- _Stated task_: Extract, without alteration, each line from the start of the listing to the line bearing "piece.visible_shadow = False".

- _Information provided_:
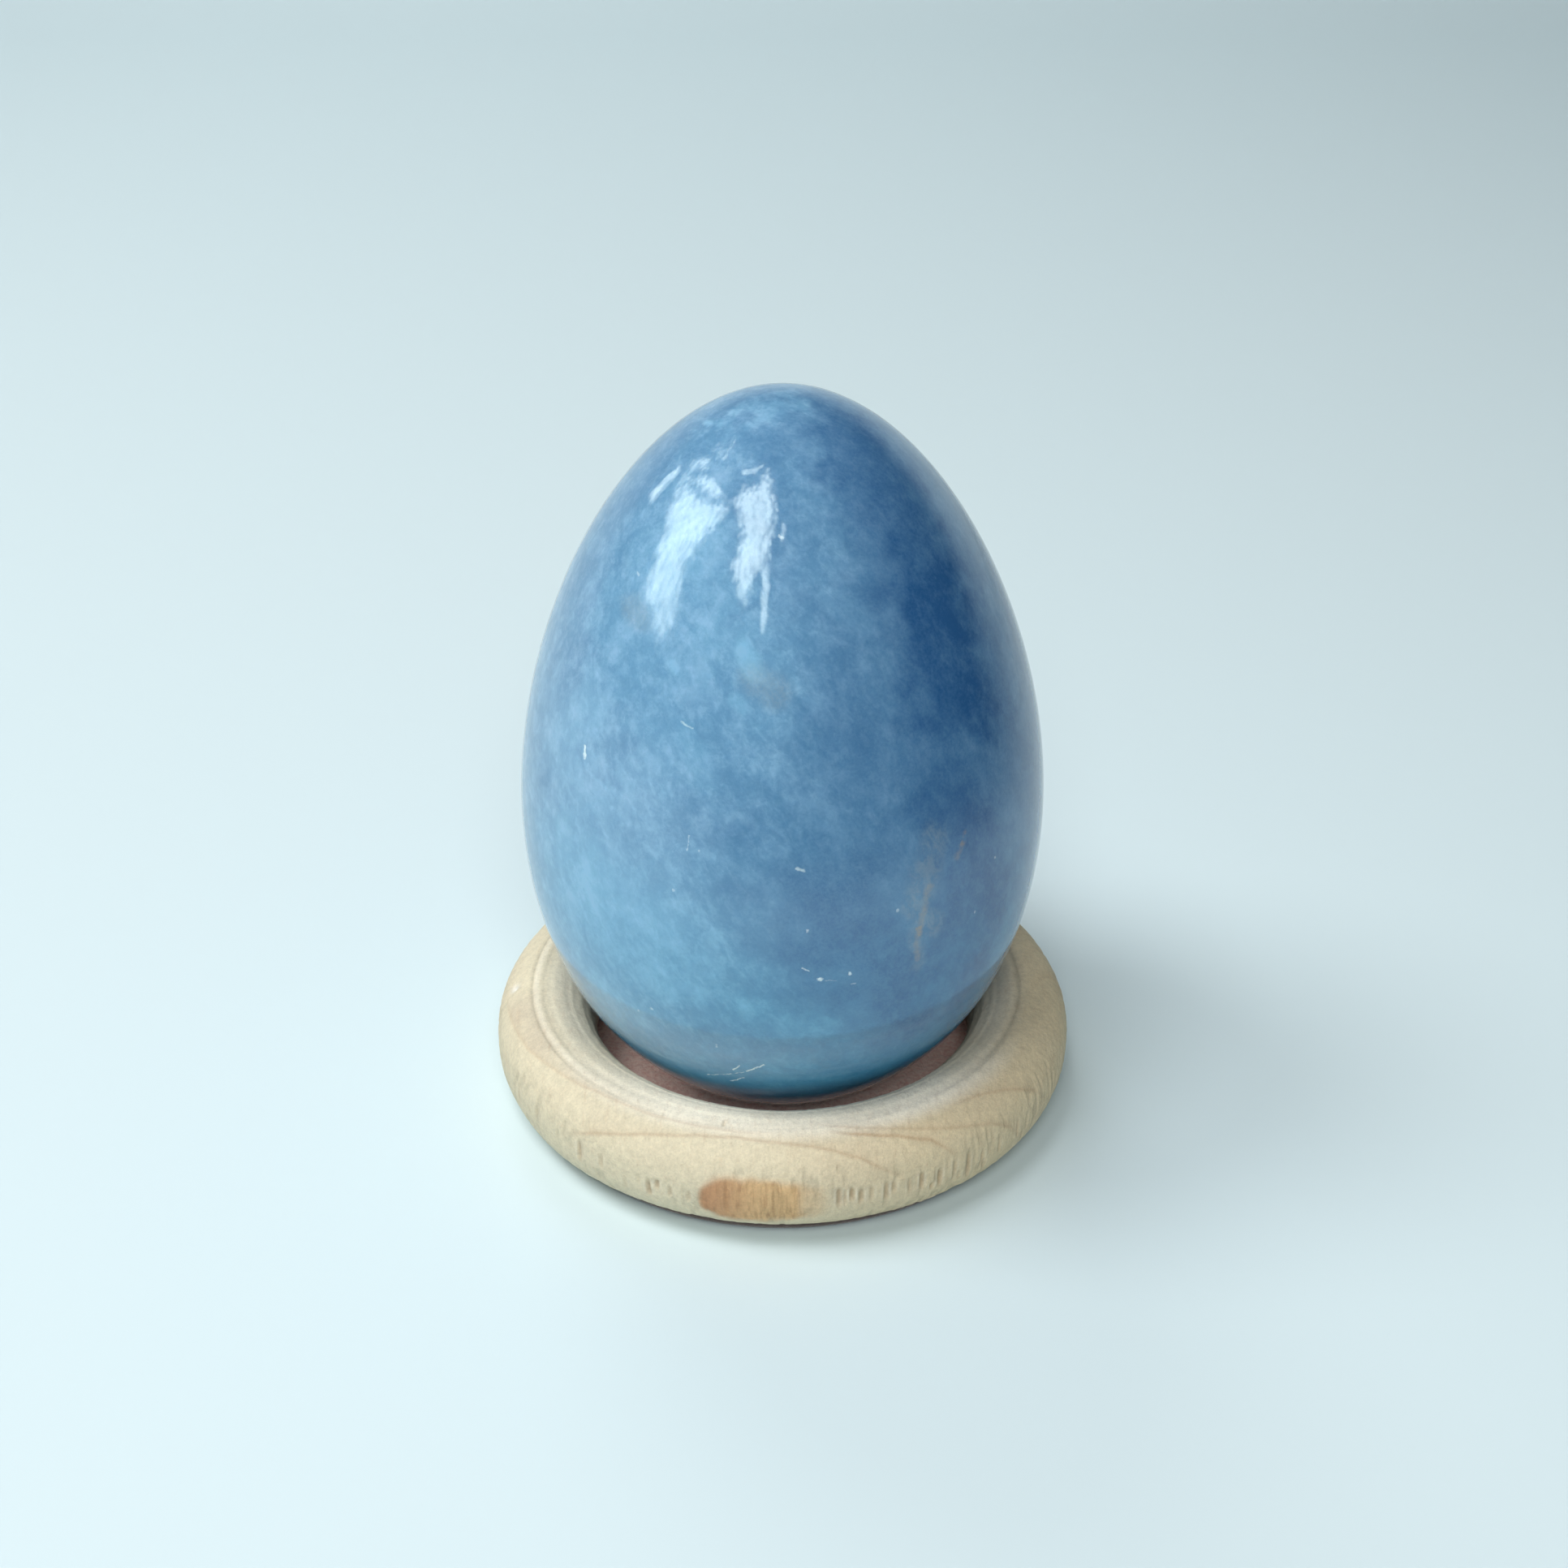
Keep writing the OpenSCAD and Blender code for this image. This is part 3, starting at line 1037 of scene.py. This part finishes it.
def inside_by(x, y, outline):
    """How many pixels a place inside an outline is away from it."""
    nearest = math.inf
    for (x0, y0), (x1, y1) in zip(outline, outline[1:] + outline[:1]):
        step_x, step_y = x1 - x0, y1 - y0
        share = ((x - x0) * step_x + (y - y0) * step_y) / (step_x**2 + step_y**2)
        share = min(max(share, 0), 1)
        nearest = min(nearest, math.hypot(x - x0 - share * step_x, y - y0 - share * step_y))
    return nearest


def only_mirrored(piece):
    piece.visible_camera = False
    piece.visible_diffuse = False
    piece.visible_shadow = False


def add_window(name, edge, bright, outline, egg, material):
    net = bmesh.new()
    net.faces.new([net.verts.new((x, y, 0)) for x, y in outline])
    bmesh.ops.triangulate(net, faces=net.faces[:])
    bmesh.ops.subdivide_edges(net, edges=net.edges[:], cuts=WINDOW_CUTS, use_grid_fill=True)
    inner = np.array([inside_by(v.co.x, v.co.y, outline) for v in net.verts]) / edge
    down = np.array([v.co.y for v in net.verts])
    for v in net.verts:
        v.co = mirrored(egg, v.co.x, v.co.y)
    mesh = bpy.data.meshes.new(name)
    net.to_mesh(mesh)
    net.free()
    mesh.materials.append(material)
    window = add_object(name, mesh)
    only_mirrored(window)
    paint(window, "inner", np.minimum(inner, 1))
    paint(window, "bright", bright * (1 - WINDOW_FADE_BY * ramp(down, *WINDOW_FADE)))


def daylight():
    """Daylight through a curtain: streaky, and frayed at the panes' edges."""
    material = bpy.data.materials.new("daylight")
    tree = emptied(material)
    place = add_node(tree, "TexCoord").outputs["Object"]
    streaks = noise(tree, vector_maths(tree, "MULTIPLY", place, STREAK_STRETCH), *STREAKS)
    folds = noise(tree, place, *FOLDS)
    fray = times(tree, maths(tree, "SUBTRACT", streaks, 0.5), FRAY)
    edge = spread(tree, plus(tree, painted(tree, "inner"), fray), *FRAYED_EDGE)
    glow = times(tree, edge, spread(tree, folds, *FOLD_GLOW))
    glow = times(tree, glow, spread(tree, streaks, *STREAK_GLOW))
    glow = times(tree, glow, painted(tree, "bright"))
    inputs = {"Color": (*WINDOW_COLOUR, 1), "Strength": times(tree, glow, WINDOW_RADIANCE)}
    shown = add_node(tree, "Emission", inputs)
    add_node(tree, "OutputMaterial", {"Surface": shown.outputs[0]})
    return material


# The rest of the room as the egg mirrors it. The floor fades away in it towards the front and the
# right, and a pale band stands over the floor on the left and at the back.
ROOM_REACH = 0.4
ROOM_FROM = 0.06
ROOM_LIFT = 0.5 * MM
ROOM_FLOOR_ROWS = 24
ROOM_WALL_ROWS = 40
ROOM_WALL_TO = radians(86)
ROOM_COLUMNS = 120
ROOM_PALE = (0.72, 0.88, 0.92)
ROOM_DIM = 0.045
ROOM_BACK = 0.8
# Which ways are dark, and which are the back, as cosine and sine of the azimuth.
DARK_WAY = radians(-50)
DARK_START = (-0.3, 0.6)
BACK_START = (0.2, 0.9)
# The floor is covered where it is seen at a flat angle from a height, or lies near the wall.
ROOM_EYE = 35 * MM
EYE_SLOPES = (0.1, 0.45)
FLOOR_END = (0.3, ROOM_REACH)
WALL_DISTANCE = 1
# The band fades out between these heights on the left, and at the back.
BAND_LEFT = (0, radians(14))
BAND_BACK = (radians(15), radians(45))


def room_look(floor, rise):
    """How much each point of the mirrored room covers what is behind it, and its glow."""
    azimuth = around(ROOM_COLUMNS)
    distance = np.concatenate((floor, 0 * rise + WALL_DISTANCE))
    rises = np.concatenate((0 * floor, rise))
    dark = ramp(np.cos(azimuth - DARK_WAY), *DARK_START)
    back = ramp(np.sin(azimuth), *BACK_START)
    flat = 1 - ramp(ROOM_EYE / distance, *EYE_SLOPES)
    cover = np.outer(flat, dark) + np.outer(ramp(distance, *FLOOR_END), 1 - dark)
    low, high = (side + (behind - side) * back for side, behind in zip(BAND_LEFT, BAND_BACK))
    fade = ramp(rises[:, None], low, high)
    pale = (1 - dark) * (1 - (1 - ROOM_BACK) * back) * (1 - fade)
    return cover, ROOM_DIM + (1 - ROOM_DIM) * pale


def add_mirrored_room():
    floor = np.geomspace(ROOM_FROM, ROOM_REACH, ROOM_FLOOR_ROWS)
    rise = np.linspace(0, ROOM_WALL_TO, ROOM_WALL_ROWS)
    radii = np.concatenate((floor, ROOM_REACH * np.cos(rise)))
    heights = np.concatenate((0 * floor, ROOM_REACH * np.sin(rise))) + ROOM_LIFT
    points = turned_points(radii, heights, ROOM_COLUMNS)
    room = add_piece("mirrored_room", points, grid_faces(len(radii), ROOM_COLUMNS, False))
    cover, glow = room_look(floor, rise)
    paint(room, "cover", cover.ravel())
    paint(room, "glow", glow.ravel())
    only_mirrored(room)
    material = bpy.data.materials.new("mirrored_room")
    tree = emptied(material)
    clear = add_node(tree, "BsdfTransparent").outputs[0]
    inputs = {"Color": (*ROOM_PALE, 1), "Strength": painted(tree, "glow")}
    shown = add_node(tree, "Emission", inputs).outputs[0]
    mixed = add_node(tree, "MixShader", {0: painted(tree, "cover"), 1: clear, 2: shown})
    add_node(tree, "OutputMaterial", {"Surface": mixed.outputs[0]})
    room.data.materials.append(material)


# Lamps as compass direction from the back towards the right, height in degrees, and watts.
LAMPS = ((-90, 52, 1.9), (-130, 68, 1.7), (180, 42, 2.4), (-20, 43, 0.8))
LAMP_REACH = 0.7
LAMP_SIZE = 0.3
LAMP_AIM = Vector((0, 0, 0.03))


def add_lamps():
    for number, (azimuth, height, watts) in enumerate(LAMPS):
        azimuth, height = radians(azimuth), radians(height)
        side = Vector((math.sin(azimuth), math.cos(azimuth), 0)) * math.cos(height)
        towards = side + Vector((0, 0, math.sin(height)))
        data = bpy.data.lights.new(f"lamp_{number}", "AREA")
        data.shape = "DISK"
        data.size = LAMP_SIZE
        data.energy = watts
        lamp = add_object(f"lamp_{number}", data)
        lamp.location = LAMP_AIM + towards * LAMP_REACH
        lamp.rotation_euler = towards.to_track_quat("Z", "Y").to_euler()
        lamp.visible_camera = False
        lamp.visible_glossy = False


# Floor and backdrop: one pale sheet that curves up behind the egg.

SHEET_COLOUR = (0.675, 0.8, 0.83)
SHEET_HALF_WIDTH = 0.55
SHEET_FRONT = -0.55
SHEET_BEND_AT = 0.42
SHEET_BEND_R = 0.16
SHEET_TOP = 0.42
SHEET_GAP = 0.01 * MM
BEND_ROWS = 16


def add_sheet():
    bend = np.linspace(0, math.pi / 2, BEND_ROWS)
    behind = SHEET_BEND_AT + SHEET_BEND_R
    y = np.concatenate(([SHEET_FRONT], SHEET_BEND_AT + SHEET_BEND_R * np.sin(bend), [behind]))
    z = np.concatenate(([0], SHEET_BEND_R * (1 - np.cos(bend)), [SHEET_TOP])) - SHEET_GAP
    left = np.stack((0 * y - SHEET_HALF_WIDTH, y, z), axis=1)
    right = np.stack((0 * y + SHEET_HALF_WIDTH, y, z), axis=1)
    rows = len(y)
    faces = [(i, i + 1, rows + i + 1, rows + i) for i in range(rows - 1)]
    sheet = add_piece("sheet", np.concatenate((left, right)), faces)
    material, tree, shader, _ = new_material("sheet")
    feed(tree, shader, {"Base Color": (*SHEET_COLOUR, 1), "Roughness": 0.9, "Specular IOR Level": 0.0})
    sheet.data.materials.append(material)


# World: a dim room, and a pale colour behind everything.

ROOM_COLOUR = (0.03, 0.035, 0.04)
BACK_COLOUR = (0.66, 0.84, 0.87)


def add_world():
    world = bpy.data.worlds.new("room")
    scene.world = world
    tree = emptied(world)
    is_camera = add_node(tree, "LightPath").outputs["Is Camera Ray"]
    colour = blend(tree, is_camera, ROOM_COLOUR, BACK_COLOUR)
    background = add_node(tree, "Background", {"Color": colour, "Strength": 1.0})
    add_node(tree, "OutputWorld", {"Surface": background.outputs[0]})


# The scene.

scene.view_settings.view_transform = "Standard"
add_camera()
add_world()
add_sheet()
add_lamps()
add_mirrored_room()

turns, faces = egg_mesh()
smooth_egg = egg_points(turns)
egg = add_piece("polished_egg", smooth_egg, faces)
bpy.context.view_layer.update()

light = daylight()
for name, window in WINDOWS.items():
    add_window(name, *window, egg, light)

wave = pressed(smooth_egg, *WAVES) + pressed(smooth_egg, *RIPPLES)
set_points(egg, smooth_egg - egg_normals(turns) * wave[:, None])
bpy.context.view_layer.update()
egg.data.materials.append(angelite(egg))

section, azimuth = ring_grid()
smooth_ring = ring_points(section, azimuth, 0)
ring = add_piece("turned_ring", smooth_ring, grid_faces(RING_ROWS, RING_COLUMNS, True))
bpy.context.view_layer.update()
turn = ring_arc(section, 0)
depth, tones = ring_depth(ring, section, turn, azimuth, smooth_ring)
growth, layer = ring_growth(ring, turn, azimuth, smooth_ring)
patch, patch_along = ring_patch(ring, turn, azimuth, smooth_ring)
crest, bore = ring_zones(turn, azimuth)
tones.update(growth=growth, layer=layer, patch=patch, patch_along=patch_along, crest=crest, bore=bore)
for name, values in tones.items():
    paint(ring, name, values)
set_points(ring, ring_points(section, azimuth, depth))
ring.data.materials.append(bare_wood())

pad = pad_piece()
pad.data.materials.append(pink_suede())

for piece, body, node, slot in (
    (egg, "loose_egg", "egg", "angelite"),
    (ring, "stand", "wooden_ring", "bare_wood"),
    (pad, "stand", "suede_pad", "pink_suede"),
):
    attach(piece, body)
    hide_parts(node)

- _Task result_:
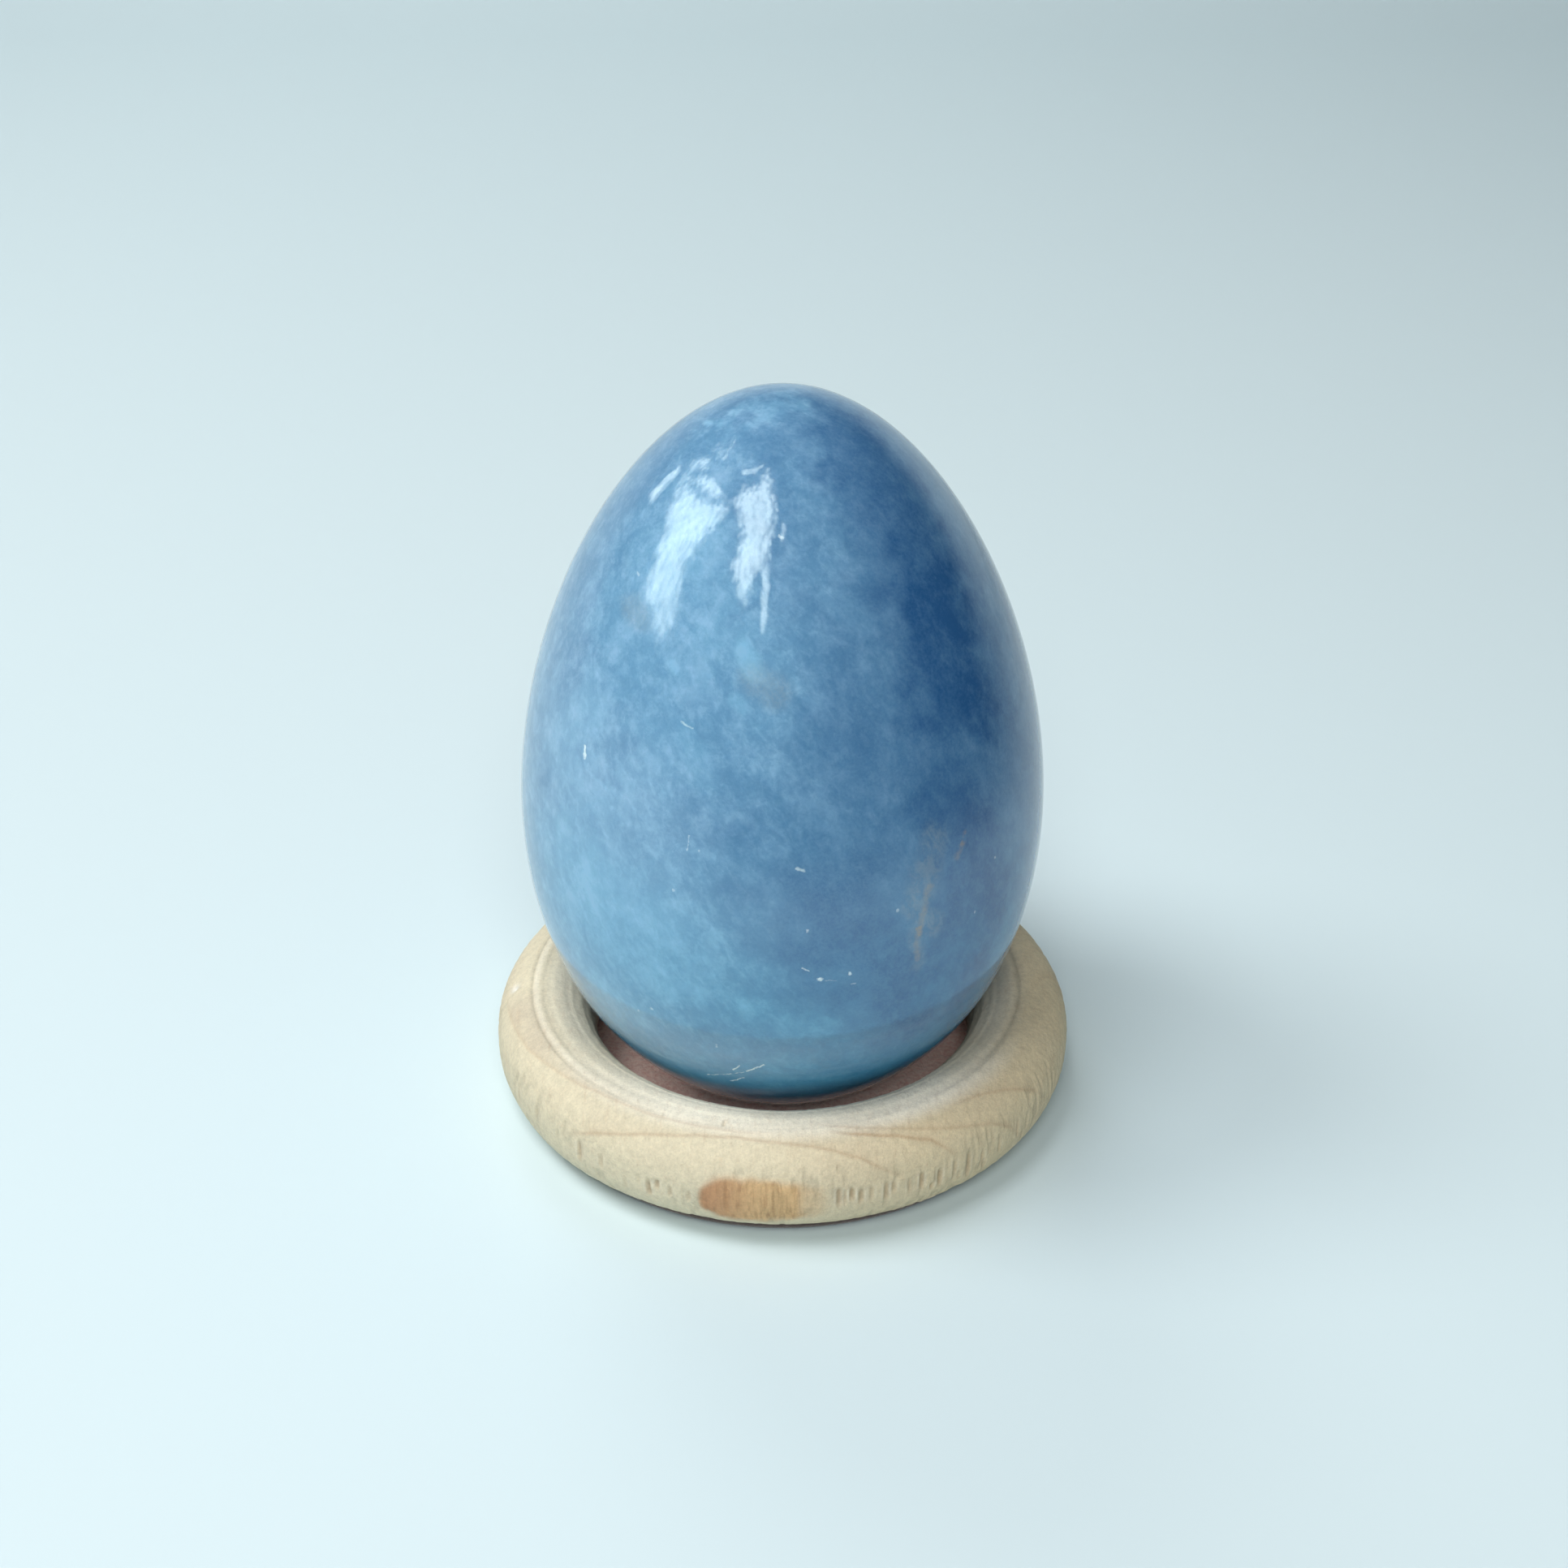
Keep writing the OpenSCAD and Blender code for this image. This is part 3, starting at line 1037 of scene.py. This part finishes it.
def inside_by(x, y, outline):
    """How many pixels a place inside an outline is away from it."""
    nearest = math.inf
    for (x0, y0), (x1, y1) in zip(outline, outline[1:] + outline[:1]):
        step_x, step_y = x1 - x0, y1 - y0
        share = ((x - x0) * step_x + (y - y0) * step_y) / (step_x**2 + step_y**2)
        share = min(max(share, 0), 1)
        nearest = min(nearest, math.hypot(x - x0 - share * step_x, y - y0 - share * step_y))
    return nearest


def only_mirrored(piece):
    piece.visible_camera = False
    piece.visible_diffuse = False
    piece.visible_shadow = False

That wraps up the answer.